RECORDED INFORMATION -
————————

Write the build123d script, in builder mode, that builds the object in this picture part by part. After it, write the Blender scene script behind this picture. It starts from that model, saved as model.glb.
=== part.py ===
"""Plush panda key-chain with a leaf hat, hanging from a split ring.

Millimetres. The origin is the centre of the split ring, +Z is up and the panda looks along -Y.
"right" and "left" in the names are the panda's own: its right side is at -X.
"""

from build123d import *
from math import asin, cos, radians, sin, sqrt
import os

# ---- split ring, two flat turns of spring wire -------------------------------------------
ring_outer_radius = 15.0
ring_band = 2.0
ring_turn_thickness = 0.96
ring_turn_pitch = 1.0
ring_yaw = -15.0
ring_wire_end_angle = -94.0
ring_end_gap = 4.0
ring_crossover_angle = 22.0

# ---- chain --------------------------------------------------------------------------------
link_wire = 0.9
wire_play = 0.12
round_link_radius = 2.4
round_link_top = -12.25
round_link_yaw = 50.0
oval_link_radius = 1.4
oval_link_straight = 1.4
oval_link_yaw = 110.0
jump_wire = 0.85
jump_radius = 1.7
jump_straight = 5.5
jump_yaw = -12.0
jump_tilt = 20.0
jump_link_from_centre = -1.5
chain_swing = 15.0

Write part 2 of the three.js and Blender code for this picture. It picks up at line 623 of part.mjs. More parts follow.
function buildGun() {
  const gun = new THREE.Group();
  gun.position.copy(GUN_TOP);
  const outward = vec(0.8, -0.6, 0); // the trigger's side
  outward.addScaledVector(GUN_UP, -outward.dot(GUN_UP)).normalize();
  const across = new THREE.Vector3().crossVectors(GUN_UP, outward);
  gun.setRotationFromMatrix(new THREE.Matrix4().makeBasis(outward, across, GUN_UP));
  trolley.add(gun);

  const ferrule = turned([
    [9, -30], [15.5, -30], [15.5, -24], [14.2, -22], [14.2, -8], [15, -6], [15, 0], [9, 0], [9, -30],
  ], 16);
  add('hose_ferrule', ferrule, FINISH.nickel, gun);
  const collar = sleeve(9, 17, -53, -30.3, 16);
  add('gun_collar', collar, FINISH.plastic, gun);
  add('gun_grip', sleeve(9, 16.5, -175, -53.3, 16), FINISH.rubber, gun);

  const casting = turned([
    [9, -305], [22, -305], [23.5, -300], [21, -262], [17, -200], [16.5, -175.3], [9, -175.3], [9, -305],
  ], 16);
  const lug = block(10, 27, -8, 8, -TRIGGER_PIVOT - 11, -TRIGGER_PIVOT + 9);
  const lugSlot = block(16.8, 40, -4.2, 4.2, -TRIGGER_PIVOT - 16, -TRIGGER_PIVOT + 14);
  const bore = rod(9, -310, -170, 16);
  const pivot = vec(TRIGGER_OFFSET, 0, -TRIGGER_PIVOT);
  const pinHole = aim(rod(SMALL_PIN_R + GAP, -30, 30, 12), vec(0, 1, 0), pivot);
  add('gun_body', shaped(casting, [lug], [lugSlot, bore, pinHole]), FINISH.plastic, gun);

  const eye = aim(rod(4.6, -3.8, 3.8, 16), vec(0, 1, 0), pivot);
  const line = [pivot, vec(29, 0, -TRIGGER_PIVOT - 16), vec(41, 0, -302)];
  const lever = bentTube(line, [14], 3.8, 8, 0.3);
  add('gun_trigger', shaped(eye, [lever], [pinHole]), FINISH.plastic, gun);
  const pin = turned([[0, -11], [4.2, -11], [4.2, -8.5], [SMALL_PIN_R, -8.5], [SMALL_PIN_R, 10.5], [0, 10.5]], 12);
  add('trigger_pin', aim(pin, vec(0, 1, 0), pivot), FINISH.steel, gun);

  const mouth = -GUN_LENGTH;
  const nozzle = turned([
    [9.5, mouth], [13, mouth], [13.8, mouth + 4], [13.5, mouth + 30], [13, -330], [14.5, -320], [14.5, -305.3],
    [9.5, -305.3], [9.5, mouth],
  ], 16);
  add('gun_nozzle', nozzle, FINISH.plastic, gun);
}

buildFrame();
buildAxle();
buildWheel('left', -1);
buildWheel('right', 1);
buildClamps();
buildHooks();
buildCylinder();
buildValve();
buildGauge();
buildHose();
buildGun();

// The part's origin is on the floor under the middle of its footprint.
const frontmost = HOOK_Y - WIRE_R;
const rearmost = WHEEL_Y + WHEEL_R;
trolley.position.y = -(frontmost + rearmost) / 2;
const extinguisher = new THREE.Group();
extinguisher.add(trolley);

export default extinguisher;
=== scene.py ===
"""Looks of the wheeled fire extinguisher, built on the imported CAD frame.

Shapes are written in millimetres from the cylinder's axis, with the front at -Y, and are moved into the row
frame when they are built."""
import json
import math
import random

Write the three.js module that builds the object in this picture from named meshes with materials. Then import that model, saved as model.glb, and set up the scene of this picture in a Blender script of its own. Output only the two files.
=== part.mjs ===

————————

REQUIRED TASK -
Once more, set down the full listing, verbatim.

EXPECTED ANSWER -
Write the build123d script, in builder mode, that builds the object in this picture part by part. After it, write the Blender scene script behind this picture. It starts from that model, saved as model.glb.
=== part.py ===
"""Plush panda key-chain with a leaf hat, hanging from a split ring.

Millimetres. The origin is the centre of the split ring, +Z is up and the panda looks along -Y.
"right" and "left" in the names are the panda's own: its right side is at -X.
"""

from build123d import *
from math import asin, cos, radians, sin, sqrt
import os

# ---- split ring, two flat turns of spring wire -------------------------------------------
ring_outer_radius = 15.0
ring_band = 2.0
ring_turn_thickness = 0.96
ring_turn_pitch = 1.0
ring_yaw = -15.0
ring_wire_end_angle = -94.0
ring_end_gap = 4.0
ring_crossover_angle = 22.0

# ---- chain --------------------------------------------------------------------------------
link_wire = 0.9
wire_play = 0.12
round_link_radius = 2.4
round_link_top = -12.25
round_link_yaw = 50.0
oval_link_radius = 1.4
oval_link_straight = 1.4
oval_link_yaw = 110.0
jump_wire = 0.85
jump_radius = 1.7
jump_straight = 5.5
jump_yaw = -12.0
jump_tilt = 20.0
jump_link_from_centre = -1.5
chain_swing = 15.0

Write part 2 of the three.js and Blender code for this picture. It picks up at line 623 of part.mjs. More parts follow.
function buildGun() {
  const gun = new THREE.Group();
  gun.position.copy(GUN_TOP);
  const outward = vec(0.8, -0.6, 0); // the trigger's side
  outward.addScaledVector(GUN_UP, -outward.dot(GUN_UP)).normalize();
  const across = new THREE.Vector3().crossVectors(GUN_UP, outward);
  gun.setRotationFromMatrix(new THREE.Matrix4().makeBasis(outward, across, GUN_UP));
  trolley.add(gun);

  const ferrule = turned([
    [9, -30], [15.5, -30], [15.5, -24], [14.2, -22], [14.2, -8], [15, -6], [15, 0], [9, 0], [9, -30],
  ], 16);
  add('hose_ferrule', ferrule, FINISH.nickel, gun);
  const collar = sleeve(9, 17, -53, -30.3, 16);
  add('gun_collar', collar, FINISH.plastic, gun);
  add('gun_grip', sleeve(9, 16.5, -175, -53.3, 16), FINISH.rubber, gun);

  const casting = turned([
    [9, -305], [22, -305], [23.5, -300], [21, -262], [17, -200], [16.5, -175.3], [9, -175.3], [9, -305],
  ], 16);
  const lug = block(10, 27, -8, 8, -TRIGGER_PIVOT - 11, -TRIGGER_PIVOT + 9);
  const lugSlot = block(16.8, 40, -4.2, 4.2, -TRIGGER_PIVOT - 16, -TRIGGER_PIVOT + 14);
  const bore = rod(9, -310, -170, 16);
  const pivot = vec(TRIGGER_OFFSET, 0, -TRIGGER_PIVOT);
  const pinHole = aim(rod(SMALL_PIN_R + GAP, -30, 30, 12), vec(0, 1, 0), pivot);
  add('gun_body', shaped(casting, [lug], [lugSlot, bore, pinHole]), FINISH.plastic, gun);

  const eye = aim(rod(4.6, -3.8, 3.8, 16), vec(0, 1, 0), pivot);
  const line = [pivot, vec(29, 0, -TRIGGER_PIVOT - 16), vec(41, 0, -302)];
  const lever = bentTube(line, [14], 3.8, 8, 0.3);
  add('gun_trigger', shaped(eye, [lever], [pinHole]), FINISH.plastic, gun);
  const pin = turned([[0, -11], [4.2, -11], [4.2, -8.5], [SMALL_PIN_R, -8.5], [SMALL_PIN_R, 10.5], [0, 10.5]], 12);
  add('trigger_pin', aim(pin, vec(0, 1, 0), pivot), FINISH.steel, gun);

  const mouth = -GUN_LENGTH;
  const nozzle = turned([
    [9.5, mouth], [13, mouth], [13.8, mouth + 4], [13.5, mouth + 30], [13, -330], [14.5, -320], [14.5, -305.3],
    [9.5, -305.3], [9.5, mouth],
  ], 16);
  add('gun_nozzle', nozzle, FINISH.plastic, gun);
}

buildFrame();
buildAxle();
buildWheel('left', -1);
buildWheel('right', 1);
buildClamps();
buildHooks();
buildCylinder();
buildValve();
buildGauge();
buildHose();
buildGun();

// The part's origin is on the floor under the middle of its footprint.
const frontmost = HOOK_Y - WIRE_R;
const rearmost = WHEEL_Y + WHEEL_R;
trolley.position.y = -(frontmost + rearmost) / 2;
const extinguisher = new THREE.Group();
extinguisher.add(trolley);

export default extinguisher;
=== scene.py ===
"""Looks of the wheeled fire extinguisher, built on the imported CAD frame.

Shapes are written in millimetres from the cylinder's axis, with the front at -Y, and are moved into the row
frame when they are built."""
import json
import math
import random

Write the three.js module that builds the object in this picture from named meshes with materials. Then import that model, saved as model.glb, and set up the scene of this picture in a Blender script of its own. Output only the two files.
=== part.mjs ===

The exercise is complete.